┌─ Material provided
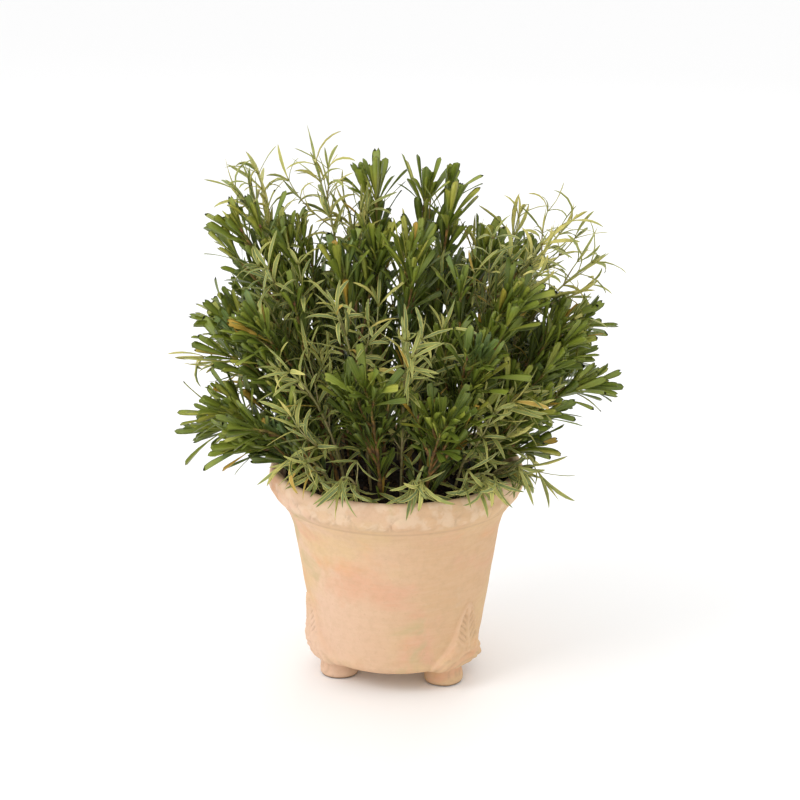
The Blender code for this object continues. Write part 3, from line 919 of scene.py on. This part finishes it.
BROAD_GREENS = (
    (0.00, (0.030, 0.044, 0.008)), (0.26, (0.070, 0.100, 0.013)), (0.52, (0.135, 0.185, 0.021)),
    (0.76, (0.245, 0.300, 0.036)), (0.96, (0.440, 0.430, 0.070)),
)
NARROW_GREENS = (
    (0.00, (0.055, 0.080, 0.026)), (0.30, (0.100, 0.140, 0.046)), (0.55, (0.175, 0.225, 0.068)),
    (0.78, (0.310, 0.345, 0.090)), (0.98, (0.640, 0.570, 0.160)),
)
broad_leaf = make_leaf("broad_leaf", BROAD_GREENS, (0.24, 0.26, 0.04), (0.20, 0.22, 0.03),
                       (0.27, 0.26, 0.04), 0.45, 0.30, 0.34, 0.10, 0.34)
narrow_leaf = make_leaf("narrow_leaf", NARROW_GREENS, (0.40, 0.42, 0.14), (0.80, 0.72, 0.20),
                        (0.42, 0.40, 0.10), 0.35, 0.85, 0.24, 0.20, 0.46)


# %% Mix bark and bud
def make_bark(name, old, young, green):
    """Bark that goes from old wood at the foot to green at the tip, by the stem's own age."""
    bark = Finish(name, old)
    bark.paint(bark.patches(210.0, 0.35, 0.66), young)
    bark.paint(bark.soft(bark.attribute("rise"), 0.45, 1.0), green, 0.75)
    bark.paint(bark.attribute("knot"), (0.075, 0.038, 0.018), 0.7)
    fibre = bark.noise(1100.0, 4.0, coords=bark.stretched((1.0, 1.0, 0.25)))
    return bark.done(0.62, None, (fibre, 0.6, 0.0004))


def make_bud():
    """Bud scales: dull pink over brown."""
    scales = Finish("bud_scales", (0.16, 0.075, 0.035))
    scales.paint(scales.attribute("tone"), (0.46, 0.20, 0.12))
    scales.paint(scales.patches(700.0, 0.4, 0.7), (0.30, 0.13, 0.06))
    return scales.done(0.55)


broad_bark = make_bark("broad_bark", (0.15, 0.085, 0.035), (0.42, 0.22, 0.06), (0.34, 0.29, 0.06))
narrow_bark = make_bark("narrow_bark", (0.26, 0.20, 0.09), (0.38, 0.34, 0.13), (0.36, 0.38, 0.13))
bud_scales = make_bud()

# %% [markdown]
# ## A tree that leafs out a twig
# The stems and twigs come in as a mesh of edges. Each point on it says how thick the wood is, how
# far up its twig it lies, and whether leaves grow there. The node tree gives the wood its round
# skin, walks along every twig at an even spacing, and at each node sets one or more leaves around
# it by the golden angle, which is how real shoots keep their leaves out of each other's shade.

# %% Build the leafing tree
GOLDEN_ANGLE = math.radians(137.5)
RIM_CLEAR = 0.004
LEAF_REACH = 0.034
OVER_POT_FROM = 0.055
RIM_REACH = RIM_RADIUS + 0.003


class Leafing(Pattern):
    """A pattern with a few formulas of its own."""

    def between(self, low, high, salt):
        """A random number for each leaf; salt keeps the different draws apart."""
        return self.random(self["Seed"] + float(salt), s2=low, s3=high)

    def vector(self, operation, first, second=None, scale=None):
        """A Vector Math node."""
        inputs = {0: first, 1: second, "Scale": scale}
        inputs = {name: value for name, value in inputs.items() if value is not None}
        return self.out("ShaderNodeVectorMath", inputs, operation=operation)

    def weigh(self, first, share, second, other_share):
        """first times share plus second times other_share."""
        return self.vector("ADD", self.vector("SCALE", first, scale=share),
                           self.vector("SCALE", second, scale=other_share))

    def over_the_rim(self, aim):
        """Lift the aim of leaves that grow over the pot, so that they clear its rim."""
        aim_x, aim_y, aim_z = self.split(self.vector("NORMALIZE", aim))
        x, y, z = self.split(self.geo("InputPosition"))
        away = from_pot_axis(x, y)
        over_pot = away.math("GREATER_THAN", OVER_POT_FROM) * away.math("LESS_THAN", RIM_REACH)
        climb = (z * -1.0 + (POT_HEIGHT + RIM_CLEAR)) / LEAF_REACH
        lowest = over_pot * (climb.math("MINIMUM", 0.9) + 1.0) - 1.0
        return self.combine(aim_x, aim_y, aim_z.math("MAXIMUM", lowest))

    def tone_and_finish(self, copies, salt, material):
        """Give every copy a tone of its own, and its material."""
        toned = self.store(copies, "tone", self.between(0.0, 1.0, salt), domain="INSTANCE")
        return self.finish(toned, material)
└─
**Aim:** Using the listing above, reproduce each line without omission.

**The response:**
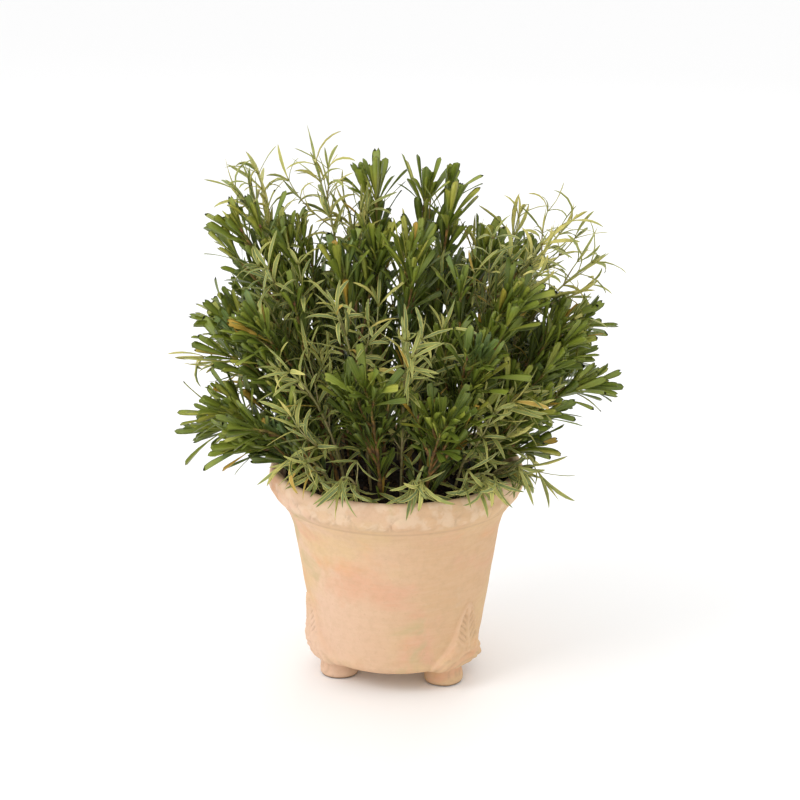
The Blender code for this object continues. Write part 3, from line 919 of scene.py on. This part finishes it.
BROAD_GREENS = (
    (0.00, (0.030, 0.044, 0.008)), (0.26, (0.070, 0.100, 0.013)), (0.52, (0.135, 0.185, 0.021)),
    (0.76, (0.245, 0.300, 0.036)), (0.96, (0.440, 0.430, 0.070)),
)
NARROW_GREENS = (
    (0.00, (0.055, 0.080, 0.026)), (0.30, (0.100, 0.140, 0.046)), (0.55, (0.175, 0.225, 0.068)),
    (0.78, (0.310, 0.345, 0.090)), (0.98, (0.640, 0.570, 0.160)),
)
broad_leaf = make_leaf("broad_leaf", BROAD_GREENS, (0.24, 0.26, 0.04), (0.20, 0.22, 0.03),
                       (0.27, 0.26, 0.04), 0.45, 0.30, 0.34, 0.10, 0.34)
narrow_leaf = make_leaf("narrow_leaf", NARROW_GREENS, (0.40, 0.42, 0.14), (0.80, 0.72, 0.20),
                        (0.42, 0.40, 0.10), 0.35, 0.85, 0.24, 0.20, 0.46)


# %% Mix bark and bud
def make_bark(name, old, young, green):
    """Bark that goes from old wood at the foot to green at the tip, by the stem's own age."""
    bark = Finish(name, old)
    bark.paint(bark.patches(210.0, 0.35, 0.66), young)
    bark.paint(bark.soft(bark.attribute("rise"), 0.45, 1.0), green, 0.75)
    bark.paint(bark.attribute("knot"), (0.075, 0.038, 0.018), 0.7)
    fibre = bark.noise(1100.0, 4.0, coords=bark.stretched((1.0, 1.0, 0.25)))
    return bark.done(0.62, None, (fibre, 0.6, 0.0004))


def make_bud():
    """Bud scales: dull pink over brown."""
    scales = Finish("bud_scales", (0.16, 0.075, 0.035))
    scales.paint(scales.attribute("tone"), (0.46, 0.20, 0.12))
    scales.paint(scales.patches(700.0, 0.4, 0.7), (0.30, 0.13, 0.06))
    return scales.done(0.55)


broad_bark = make_bark("broad_bark", (0.15, 0.085, 0.035), (0.42, 0.22, 0.06), (0.34, 0.29, 0.06))
narrow_bark = make_bark("narrow_bark", (0.26, 0.20, 0.09), (0.38, 0.34, 0.13), (0.36, 0.38, 0.13))
bud_scales = make_bud()

# %% [markdown]
# ## A tree that leafs out a twig
# The stems and twigs come in as a mesh of edges. Each point on it says how thick the wood is, how
# far up its twig it lies, and whether leaves grow there. The node tree gives the wood its round
# skin, walks along every twig at an even spacing, and at each node sets one or more leaves around
# it by the golden angle, which is how real shoots keep their leaves out of each other's shade.

# %% Build the leafing tree
GOLDEN_ANGLE = math.radians(137.5)
RIM_CLEAR = 0.004
LEAF_REACH = 0.034
OVER_POT_FROM = 0.055
RIM_REACH = RIM_RADIUS + 0.003


class Leafing(Pattern):
    """A pattern with a few formulas of its own."""

    def between(self, low, high, salt):
        """A random number for each leaf; salt keeps the different draws apart."""
        return self.random(self["Seed"] + float(salt), s2=low, s3=high)

    def vector(self, operation, first, second=None, scale=None):
        """A Vector Math node."""
        inputs = {0: first, 1: second, "Scale": scale}
        inputs = {name: value for name, value in inputs.items() if value is not None}
        return self.out("ShaderNodeVectorMath", inputs, operation=operation)

    def weigh(self, first, share, second, other_share):
        """first times share plus second times other_share."""
        return self.vector("ADD", self.vector("SCALE", first, scale=share),
                           self.vector("SCALE", second, scale=other_share))

    def over_the_rim(self, aim):
        """Lift the aim of leaves that grow over the pot, so that they clear its rim."""
        aim_x, aim_y, aim_z = self.split(self.vector("NORMALIZE", aim))
        x, y, z = self.split(self.geo("InputPosition"))
        away = from_pot_axis(x, y)
        over_pot = away.math("GREATER_THAN", OVER_POT_FROM) * away.math("LESS_THAN", RIM_REACH)
        climb = (z * -1.0 + (POT_HEIGHT + RIM_CLEAR)) / LEAF_REACH
        lowest = over_pot * (climb.math("MINIMUM", 0.9) + 1.0) - 1.0
        return self.combine(aim_x, aim_y, aim_z.math("MAXIMUM", lowest))

    def tone_and_finish(self, copies, salt, material):
        """Give every copy a tone of its own, and its material."""
        toned = self.store(copies, "tone", self.between(0.0, 1.0, salt), domain="INSTANCE")
        return self.finish(toned, material)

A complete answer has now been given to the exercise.